= WHAT YOU NEED TO DO =
Quote exactly the lines from the start of the entries to the one with "DROP_SIZE = np.array((3.5, 4.0, 2.5)) * MM", both ends included.

= STORED DATA =
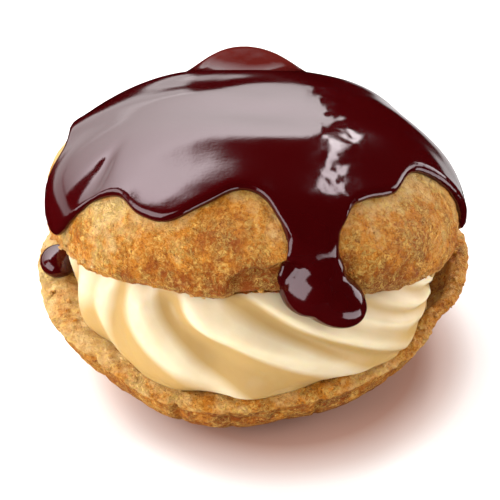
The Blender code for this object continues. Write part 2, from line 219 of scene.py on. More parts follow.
TONGUE_THICKNESS = ((0, 0.4), (0.2, 1.5), (0.4, 2.0), (0.52, 1.9), (0.6, 2.1), (0.72, 2.4), (0.84, 2.3),
                    (1, 2.0))
TONGUE_LOPSIDED = 0.3
TONGUE_START = math.radians(50)
TONGUE_LEAVES = math.radians(86)
TONGUE_RUN = 20 * MM
TONGUE_DEPTH = 2.2 * MM
TIP_ROUNDING = 0.16
TONGUE_DRIFT = np.array((0.0, 0.12, -0.99))

# Swollen end of the tongue, as eggs that face forwards and up: their middles from the axis and their sizes
# across, upwards and forwards in mm, then how far they lean and how far they turn to the left in degrees
BULBS = (((12.7, -34.0, 38.0), (7.5, 5.05, 5.0), -31, 0), ((9.1, -34.8, 40.2), (5.6, 4.9, 2.9), -18, 27),
         ((11.2, -33.0, 42.5), (4.6, 4.6, 3.0), -20, 0))
BULB_FACING = math.radians(40)
BULB_ROWS = 40

# Part of the glaze that set in ripples: where it lies across and upright, as shares of a reach
RIPPLE_REACH = 60 * MM
RIPPLES_ACROSS = ((0.15, 0), (0.2, 1), (0.29, 1), (0.34, 0))
RIPPLES_UPRIGHT = ((0.78, 0), (0.83, 1), (0.9, 1), (0.96, 0.5))

# Thin dull patch of the glaze over the lobe at the back, how it fades by share of its reach, and its mottle
DULL_PLACE = (-0.5 * MM, 36 * MM, 39 * MM)
DULL_REACH = 18 * MM
DULL_FADE = ((0.45, 1), (0.8, 0))
DULL_MOTTLE_SIZE = 5 * MM
DULL_MOTTLE = ((0.38, 0.93), (0.55, 1))

# Drop of chocolate on the rim at the left
DROP_CENTRE = np.array((-36.8, -1.4, 18.5)) * MM
DROP_SIZE = np.array((3.5, 4.0, 2.5)) * MM

# Crumbs: one in so many lies on the lid's lip, the others on the rim. Their lip runs in degrees from the
# crown, and each is an uneven ball
CRUMB_SEED = 11
CRUMBS_ON_LID = 4
CRUMB_AZIMUTHS = (-172, 25)
CRUMBS_ACROSS_RIM = (0.05, 0.95)
CRUMBS_DOWN_LIP = (92, 112)
CRUMB_SIZES = (0.2 * MM, 0.6 * MM)
CRUMB_SHAPES = (0.55, 1.3)
CRUMB_GRAIN = 0.7 * MM
CRUMB_BAKING = 0.25

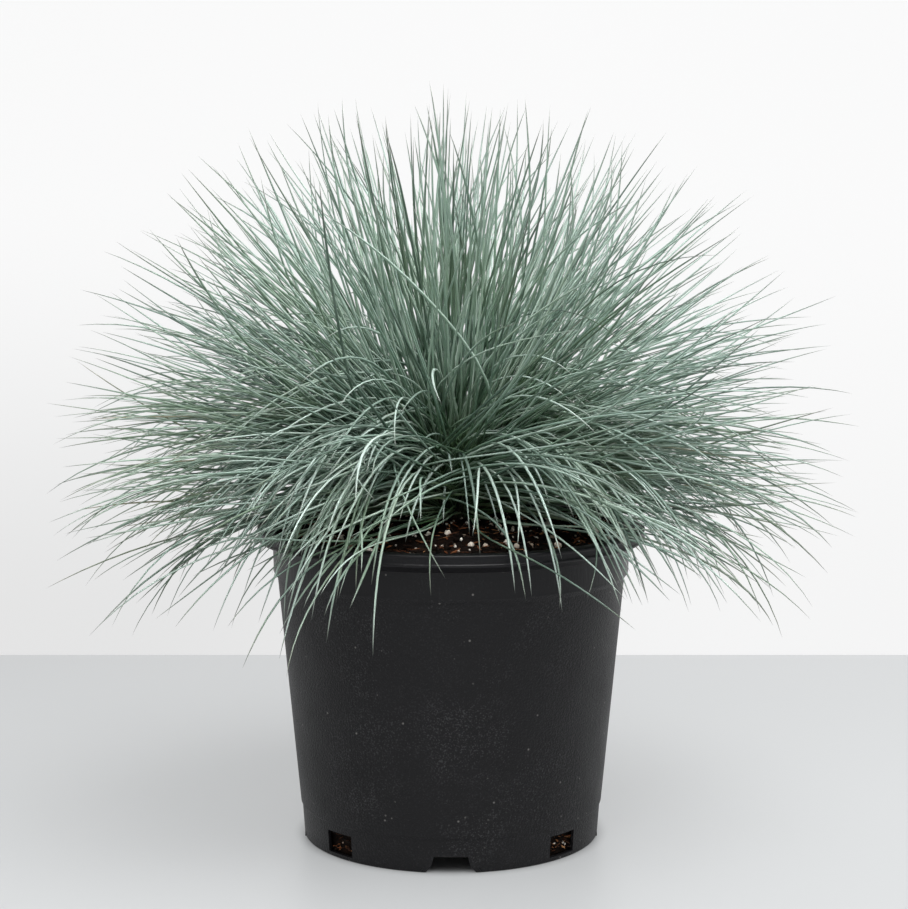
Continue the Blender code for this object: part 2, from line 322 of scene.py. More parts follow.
def soil_finish():
    """Dark peat, brown and red-brown on the crumbs, with painted shade that makes the hollows of its bump near
    black.
    """
    soil = Surface("dark_potting_mix")
    where = soil.place()
    crumbs = soil.noise(where, 420.0, 4.0, 0.65)
    patches = soil.noise(where, 60.0, 2.0)
    # The ramp follows the bump's height, so the hollows go near black: painted shade over the peat's own dark
    # brown.
    colour = soil.ramp(crumbs, [
        (0.34, (0.0010, 0.0007, 0.0005)),
        (0.54, (0.0045, 0.0026, 0.0016)),
        (0.68, (0.0200, 0.0095, 0.0050)),
        (0.80, (0.0800, 0.0400, 0.0210)),
    ])
    colour = soil.mix(soil.grade(patches, 0.4, 0.75, 0.0, 0.5), colour, (0.009, 0.0036, 0.0020))
    soil.set(
        Base_Color=colour,
        Roughness=soil.grade(crumbs, 0.3, 0.7, 0.75, 1.0),
        Normal=soil.bump(crumbs, 0.9, 1.2 * MM),
        Specular_IOR_Level=0.10,
    )
    return soil.material


def bark_finish():
    """Wood fibre and bark: each bit has its own shade of red-brown."""
    bark = Surface("bark_and_wood_fibre")
    _, tone, _, _ = bark.traits()
    wood = bark.ramp(tone, [
        (0.0, (0.010, 0.006, 0.004)),
        (0.45, (0.055, 0.020, 0.009)),
        (0.75, (0.260, 0.085, 0.032)),
        (1.0, (0.520, 0.260, 0.115)),
    ])
    fibre = bark.noise(bark.place(), 1300.0, 3.0)
    colour = bark.mix(bark.grade(fibre, 0.3, 0.7, 0.0, 0.6), wood, (0.012, 0.007, 0.004))
    bark.set(
        Base_Color=colour,
        Roughness=bark.grade(fibre, 0.3, 0.7, 0.7, 0.95),
        Normal=bark.bump(fibre, 0.5, 0.3 * MM),
        Specular_IOR_Level=0.20,
    )
    return bark.material


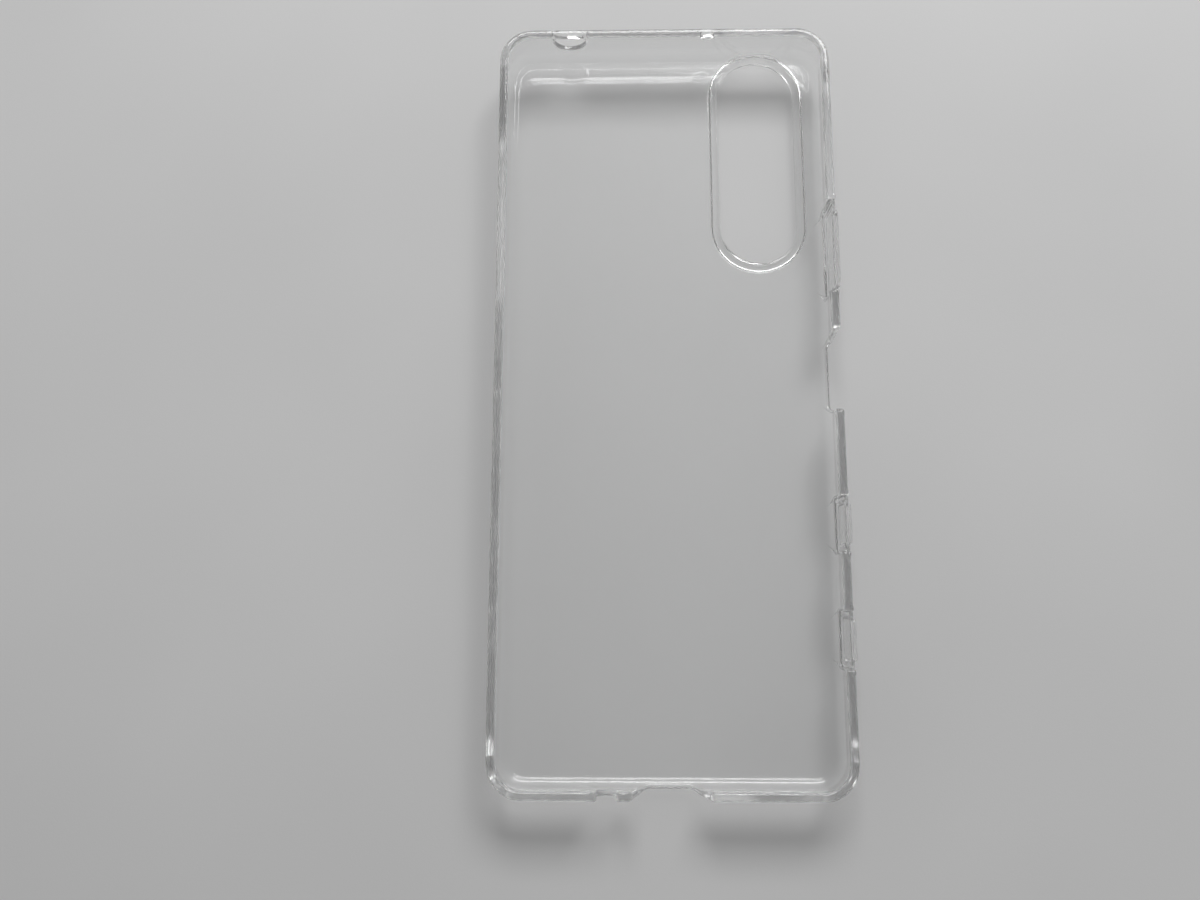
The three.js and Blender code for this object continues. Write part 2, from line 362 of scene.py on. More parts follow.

= CORRECT OUTPUT =
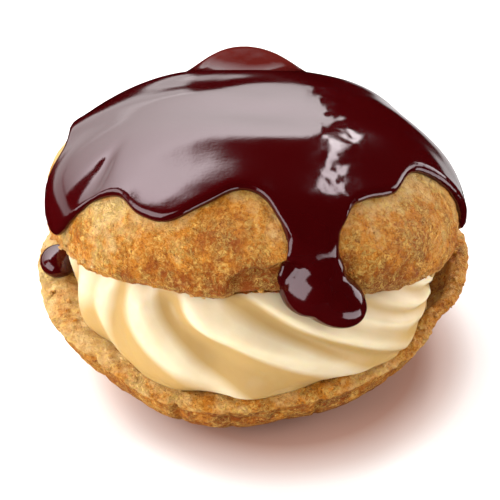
The Blender code for this object continues. Write part 2, from line 219 of scene.py on. More parts follow.
TONGUE_THICKNESS = ((0, 0.4), (0.2, 1.5), (0.4, 2.0), (0.52, 1.9), (0.6, 2.1), (0.72, 2.4), (0.84, 2.3),
                    (1, 2.0))
TONGUE_LOPSIDED = 0.3
TONGUE_START = math.radians(50)
TONGUE_LEAVES = math.radians(86)
TONGUE_RUN = 20 * MM
TONGUE_DEPTH = 2.2 * MM
TIP_ROUNDING = 0.16
TONGUE_DRIFT = np.array((0.0, 0.12, -0.99))

# Swollen end of the tongue, as eggs that face forwards and up: their middles from the axis and their sizes
# across, upwards and forwards in mm, then how far they lean and how far they turn to the left in degrees
BULBS = (((12.7, -34.0, 38.0), (7.5, 5.05, 5.0), -31, 0), ((9.1, -34.8, 40.2), (5.6, 4.9, 2.9), -18, 27),
         ((11.2, -33.0, 42.5), (4.6, 4.6, 3.0), -20, 0))
BULB_FACING = math.radians(40)
BULB_ROWS = 40

# Part of the glaze that set in ripples: where it lies across and upright, as shares of a reach
RIPPLE_REACH = 60 * MM
RIPPLES_ACROSS = ((0.15, 0), (0.2, 1), (0.29, 1), (0.34, 0))
RIPPLES_UPRIGHT = ((0.78, 0), (0.83, 1), (0.9, 1), (0.96, 0.5))

# Thin dull patch of the glaze over the lobe at the back, how it fades by share of its reach, and its mottle
DULL_PLACE = (-0.5 * MM, 36 * MM, 39 * MM)
DULL_REACH = 18 * MM
DULL_FADE = ((0.45, 1), (0.8, 0))
DULL_MOTTLE_SIZE = 5 * MM
DULL_MOTTLE = ((0.38, 0.93), (0.55, 1))

# Drop of chocolate on the rim at the left
DROP_CENTRE = np.array((-36.8, -1.4, 18.5)) * MM
DROP_SIZE = np.array((3.5, 4.0, 2.5)) * MM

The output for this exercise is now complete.